3. What made you want to write "Chix 6" and what excites you about having this piece come to life? Being the host, creator, promoter, and headliner of the Medusa Festival (http://medusafestival.com), which features high-energy female featured bands for 6 years, I knew a lot of super-talented and charismatic female singers and musicians. I wanted to create a huge theatrical event featuring an all-star female cast. In the beginning, the cast were mostly all kick-ass indie rockers. Now, with a fully developed script, the cast is now mostly Broadway veterans. When I was re-writing the script, I pulled a lot of the scenes and lines from the heartbreak that was going on in my real life. At the time, I would listen to the music I wrote for the show and it rescued me from the immense pain I was feeling, just like Katie's (the protagonist) art rescues her.

Over the past 2 weeks of shows, we've had a cross section of audiences at the Queens Theatre in the Park, where we are doing our developmental run, including the subscription audience where the average age was 80 years old. Every single show, we've gotten a standing ovation.  I'm excited that no matter how old you are, or what sex or ethnicity you are, that CHIX 6 resonates with people.

The underlying mission of CHIX 6 is empowerment, which extends to the FUN-DATION that I co-created called "The Lightning Girl Fun-Dation," (http://www.chix6.com/main/fundation.htm). We are teaching kids bi-weekly in Harlem that "The superhero is you." Spreading that message through the play and through our "fun-dation" is most definitely the biggest thing that excites me.

4. What is your favorite part of the creative process in writing a song for a record and writing a musical? I love when the magic happens...when lyrics just flow, when music just leaves my fingers and taps the perfect chords on the piano. I love the moments when I have no idea who wrote the melody that seemed to have come out of my mouth. Those are my most spiritual moments when I feel most connected to something bigger, something divine. Those are the moments when I fall to my knees and weep in deep gratitude. This is my church.

5. What do you get from performing in a theatrical show that you don't get from performing on your own? I have more freedom performing my own rock show. I can change the show daily-- different set, different clothes, brand new songs, more or less audience banter. I do what I want. I can play a show entirely on electric violin if the mood strikes me. There are no rules. Performing in theatre requires a certain amount of consistency and discipline. Same clothes, same wig, same lines, same blocking.
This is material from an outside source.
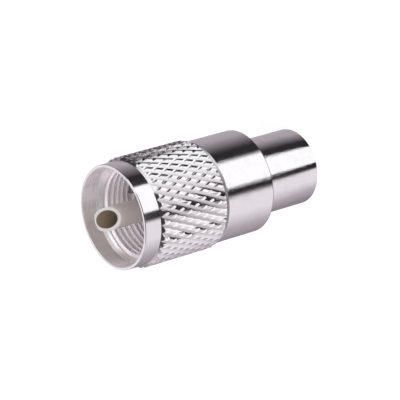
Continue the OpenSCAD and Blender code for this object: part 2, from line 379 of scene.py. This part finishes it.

But I'm on my toes in a different way. I don't come from the theatre world so I don't have the same kind of comfort level that the other Broadway actors and actresses have. Everything feels new and foreign. Plus since this is a "developmental run" and the show is far from being "set," as much as I try to just be an actor in the show, I can't help but also wear my "writer" hat. I'm constantly thinking of alternate lines and ways to make the show better which keeps steam blowing out of my ears at all times. Right now, performing in theatre is probably the most intense thing I've ever done.  Yet, collaborating with this cast and our Tony Award winning creative team is a high that is matched by no other. The CHIX 6 team are the most talented, committed, and passionate group of individuals I have ever had the honor of working with. I feel so grateful and blessed.

6. What have you learned about yourself from being a performer? I learned that I really don't like or need attention except the times when I'm supposed to get attention.

7. Favorite way to stay in shape? Brisk walks by the river.

8. Favorite skin care product? Clean and Clear oil free moisturizer. Favorite kind shoes? My black Vans.

9. Favorite website? I try not to stay on the computer more than I have to.

10. Superman or Wonder Woman? Puhleeeeeze...Wonder Woman, no question.


11. What's the best advice you've ever received? Nothing has meaning except the meaning you give it.

12. If you could dream about anyone while you sleep, who would it be? In the Philippines, the word for grandma is "Lola." My Lola came to America and lived with my family for a few years when I was a little girl. We shared a room and a bed. One year, she went back to the Philippines for a visit and I never saw her again. I love dreaming about her. It makes me feel protected and safe.